**Given request**: Pick out each line of the records that includes the string "part", and copy it.

**Given records**:
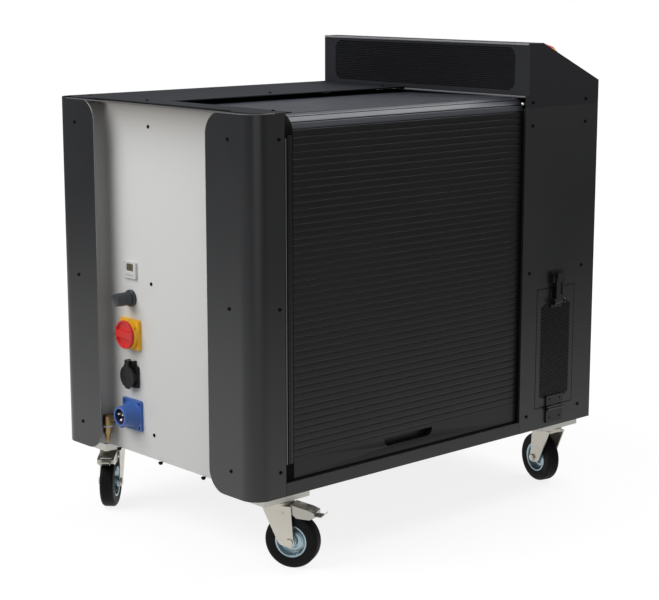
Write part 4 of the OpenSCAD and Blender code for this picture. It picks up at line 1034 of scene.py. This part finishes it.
def floorMaterial():
    # seen directly: mostly its own white with the shadow laid over it; mirrored: bright near the machine
    material = bpy.data.materials.new("paleFloor")
    material.use_nodes = True
    tree = material.node_tree
    tree.nodes.clear()
    out = tree.nodes.new("ShaderNodeOutputMaterial")
    path = tree.nodes.new("ShaderNodeLightPath")
    plain = tree.nodes.new("ShaderNodeBsdfDiffuse")
    plain.inputs["Color"].default_value = (stageLook["plain"],) * 3 + (1,)
    soft = tree.nodes.new("ShaderNodeBsdfDiffuse")
    soft.inputs["Color"].default_value = (stageLook["soft"],) * 3 + (1,)
    both = tree.nodes.new("ShaderNodeAddShader")
    tree.links.new(soft.outputs[0], both.inputs[0])
    tree.links.new(ownLight(tree, stageLook["seen"]), both.inputs[1])
    glossy = path.outputs["Is Glossy Ray"]
    result = mixed(tree, glossy, plain.outputs[0], ownLight(tree, stageLook["mirrored"]))
    result = mixed(tree, seenDirectly(tree, path), result, both.outputs[0])
    tree.links.new(result, out.inputs["Surface"])
    return material


half = stageLook["floorSize"] / 2
floorMesh = bpy.data.meshes.new("studio_floor")
floorMesh.from_pydata([(-half, -half, 0), (half, -half, 0), (half, half, 0), (-half, half, 0)], [],
                      [(0, 1, 2, 3)])
floor = bpy.data.objects.new("studio_floor", floorMesh)
bpy.context.scene.collection.objects.link(floor)
floorMesh.materials.append(floorMaterial())

# the room: grey as a light, white when looked at, a mid tone when mirrored
room = {"light": 0.20, "seen": 1.0, "mirrored": 0.25}
world = bpy.data.worlds.new("studio")
bpy.context.scene.world = world
world.use_nodes = True
tree = world.node_tree
shades = {}
for name, value in room.items():
    shades[name] = tree.nodes.new("ShaderNodeBackground")
    shades[name].inputs["Color"].default_value = (value, value, value, 1)
path = tree.nodes.new("ShaderNodeLightPath")
glossy = path.outputs["Is Glossy Ray"]
result = mixed(tree, glossy, shades["light"].outputs[0], shades["mirrored"].outputs[0])
result = mixed(tree, seenDirectly(tree, path), result, shades["seen"].outputs[0])
tree.links.new(result, tree.nodes["World Output"].inputs["Surface"])

# way is the direction from the machine's middle, far the distance and size the disk's width in metres
middleAt = Vector((0, 0, 0.5))
lamps = {
    "left": {"way": (-0.75, 0.24, 0.62), "far": 3.4, "size": 3.0, "level": 0.76},
    "overhead": {"way": (0.56, -0.15, 0.81), "far": 3.2, "size": 2.6, "level": 0.60},
    "front": {"way": (0.62, -0.77, 0.14), "far": 4.0, "size": 2.8, "level": 0.022},
    "fill": {"way": (-0.50, -0.86, 0.12), "far": 4.0, "size": 2.8, "level": 0.10},
}
for name, lamp in lamps.items():
    way = Vector(lamp["way"]).normalized()
    light = bpy.data.lights.new(name, "AREA")
    light.shape = "DISK"
    light.size = lamp["size"]
    # level times pi squared times distance squared
    light.energy = lamp["level"] * math.pi ** 2 * lamp["far"] ** 2
    holder = bpy.data.objects.new(name, light)
    holder.location = middleAt + way * lamp["far"]
    holder.rotation_euler = (-way).to_track_quat("-Z", "Y").to_euler()
    bpy.context.scene.collection.objects.link(holder)

view = {"lens": 92.8, "sensor": 36.0, "at": (-2.503, -2.747, 1.161), "tilt": 79.078, "turn": -42.206}
camera = bpy.data.cameras.new("viewpoint")
camera.lens = view["lens"]
camera.sensor_width = view["sensor"]
cameraHolder = bpy.data.objects.new("viewpoint", camera)
cameraHolder.location = view["at"]
cameraHolder.rotation_euler = (math.radians(view["tilt"]), 0, math.radians(view["turn"]))
bpy.context.scene.collection.objects.link(cameraHolder)
bpy.context.scene.camera = cameraHolder
bpy.context.scene.view_settings.view_transform = "Standard"
print("stage made")
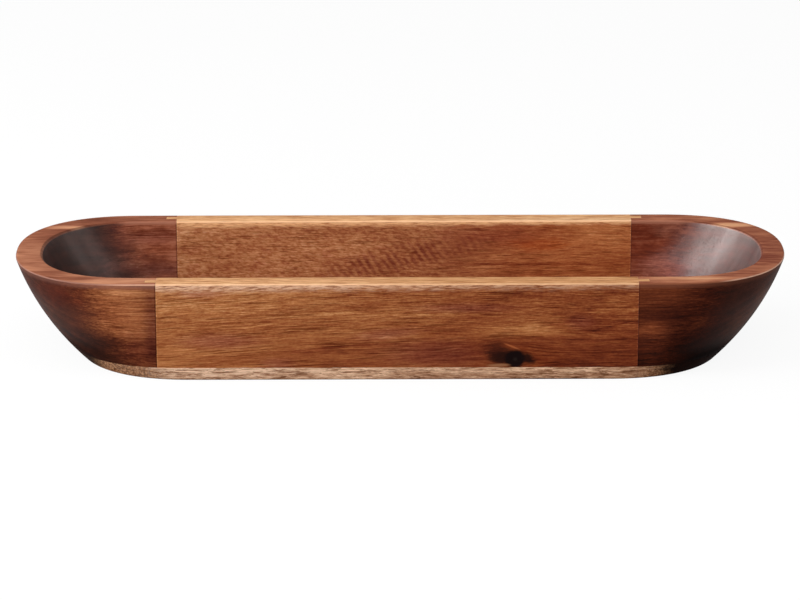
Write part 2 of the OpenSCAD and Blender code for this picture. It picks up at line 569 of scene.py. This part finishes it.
def add_knot(wood, colour):
    """The knot over the base joint: a black heart between two dark flares, under a light arc."""
    ragged = wood.add(
        wood.weigh(wood.noise(wood.times(wood.x, 1 / 5), 0.0, wood.times(wood.z, 1 / 2.6), 3.0, 0.6), 1.0),
        wood.weigh(wood.cells(5, 3, 0.8, 2.0, 61.0), 0.7),
    )
    halo = wood.spot(KNOT_X + 3, KNOT_Z + 1, 25, 10, -0.1, 0.85, ragged)
    glow = wood.spot(KNOT_X - 5, KNOT_Z + 8.5, 8, 2.6, -0.2, 0.8, ragged)
    cloud = wood.spot(KNOT_X - 9.2, KNOT_Z + 3.2, 7.6, 7.4, -0.25, 0.75, ragged)
    left = wood.spot(KNOT_X - 7.8, KNOT_Z + 0.8, 6.4, 4.6, -0.1, 0.6, ragged)
    right = wood.spot(KNOT_X + 6.6, KNOT_Z + 0.4, 5.2, 3.6, -0.15, 0.5, ragged)
    arc = wood.spot(KNOT_X - 1.6, KNOT_Z + 7.6, 4.2, 0.6, -0.42, 0.5)
    heart = wood.spot(KNOT_X, KNOT_Z, 5.9, 5.6, 0.0, 0.22, wood.times(ragged, 0.30))
    core = wood.spot(KNOT_X + 0.2, KNOT_Z - 0.2, 1.1, 0.9, 0.0, 0.8)
    fleck = wood.spot(57.5, 8.8, 6.0, 1.0, 0.04, 0.4, wood.times(ragged, 0.5))
    colour = shade(wood, wood.times(halo, 0.75), colour, (0.74, 0.54, 0.44))
    colour = wood.mix(wood.times(glow, 0.45), colour, srgb(140, 66, 34))
    colour = wood.mix(wood.times(cloud, 0.80), colour, srgb(56, 21, 12))
    colour = wood.mix(wood.times(arc, 0.55), colour, srgb(186, 104, 60))
    colour = wood.mix(wood.times(left, 0.82), colour, srgb(22, 7, 4))
    colour = wood.mix(wood.times(right, 0.92), colour, srgb(20, 5, 3))
    colour = wood.mix(heart, colour, srgb(14, 1, 1))
    colour = wood.mix(wood.times(core, 0.5), colour, srgb(44, 34, 30))
    return wood.mix(wood.times(fleck, 0.90), colour, srgb(150, 100, 68))


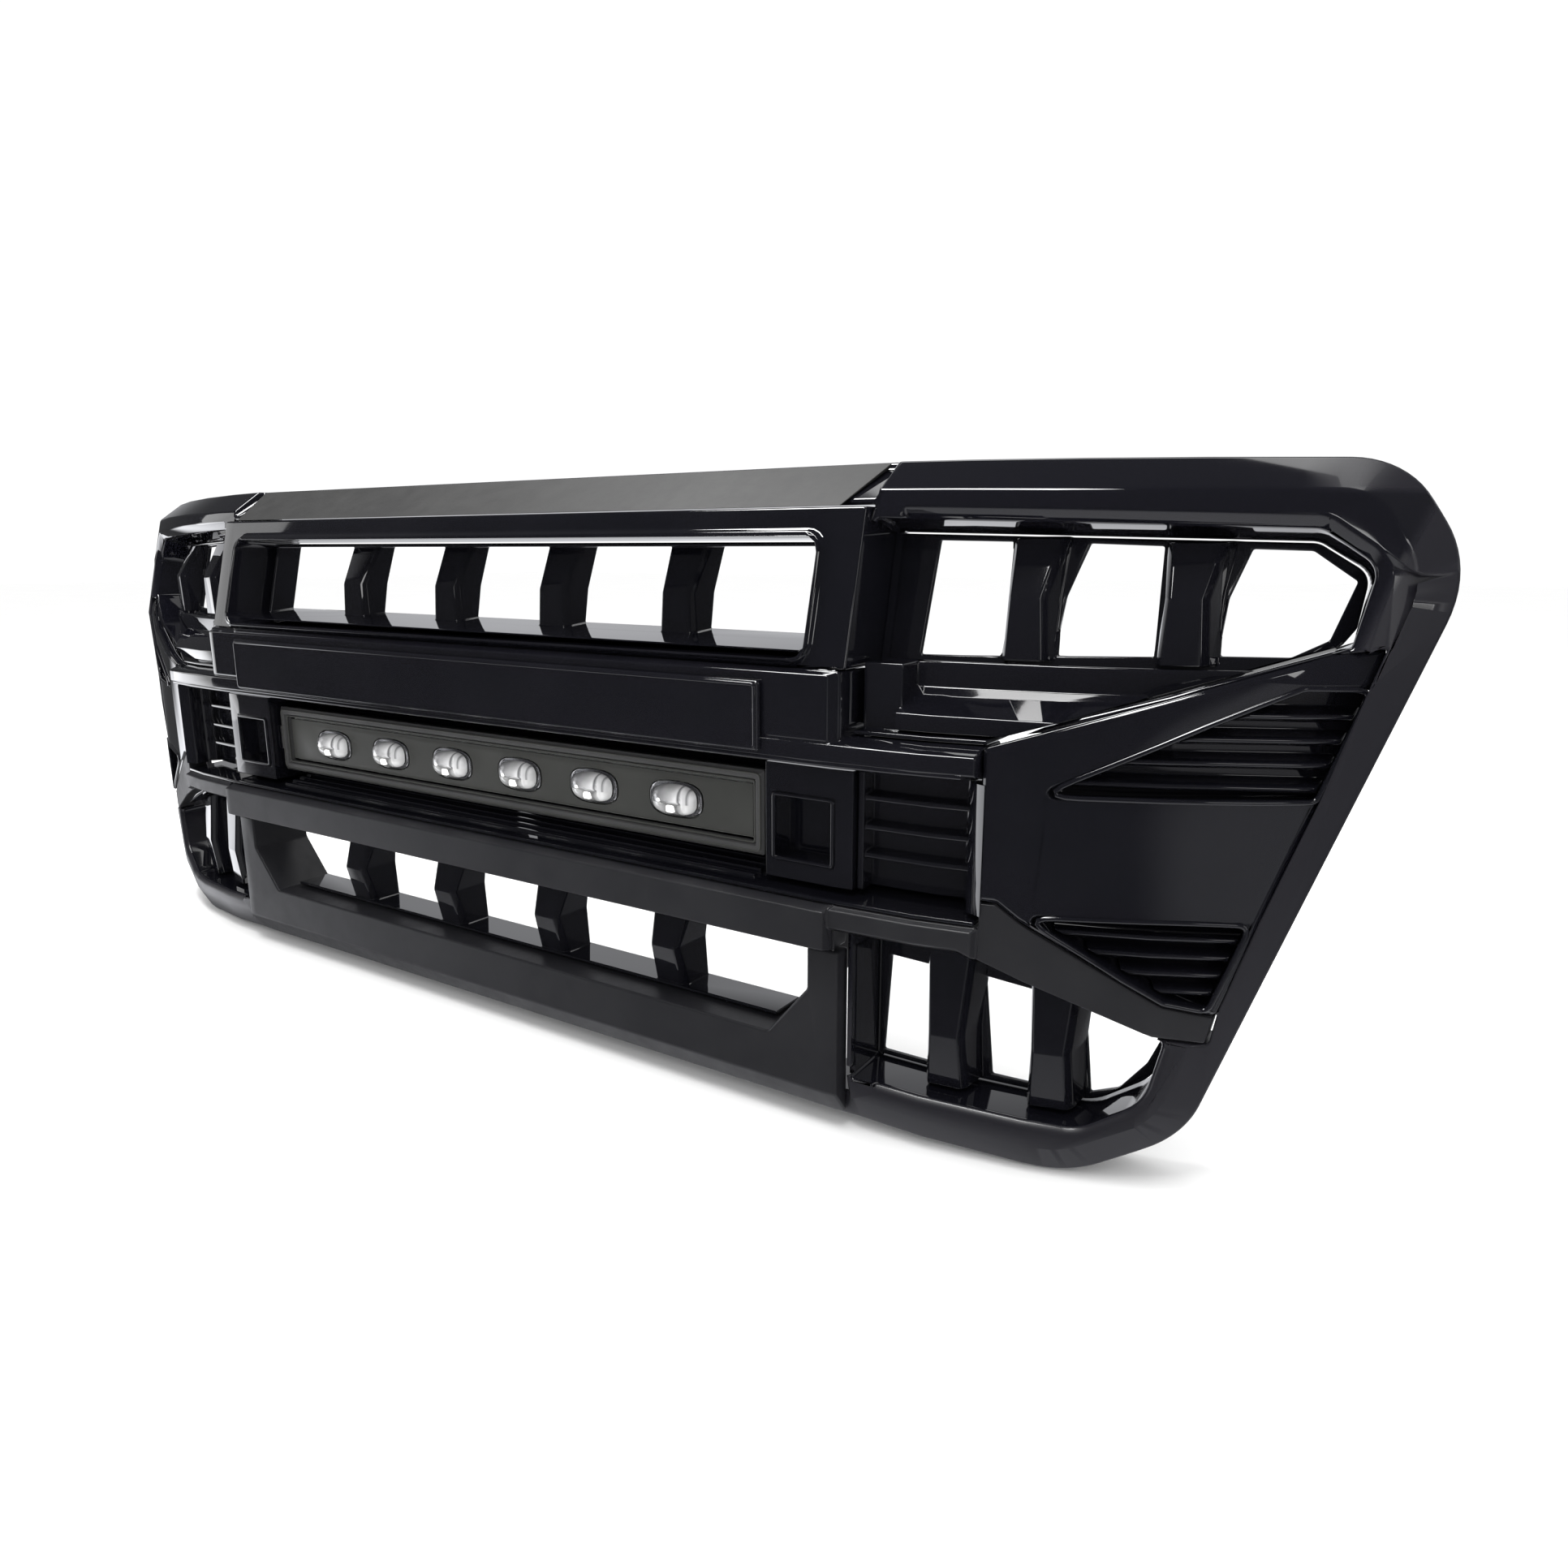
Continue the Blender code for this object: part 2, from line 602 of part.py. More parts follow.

**The completed task**:
Write part 4 of the OpenSCAD and Blender code for this picture. It picks up at line 1034 of scene.py. This part finishes it.
Write part 2 of the OpenSCAD and Blender code for this picture. It picks up at line 569 of scene.py. This part finishes it.
Continue the Blender code for this object: part 2, from line 602 of part.py. More parts follow.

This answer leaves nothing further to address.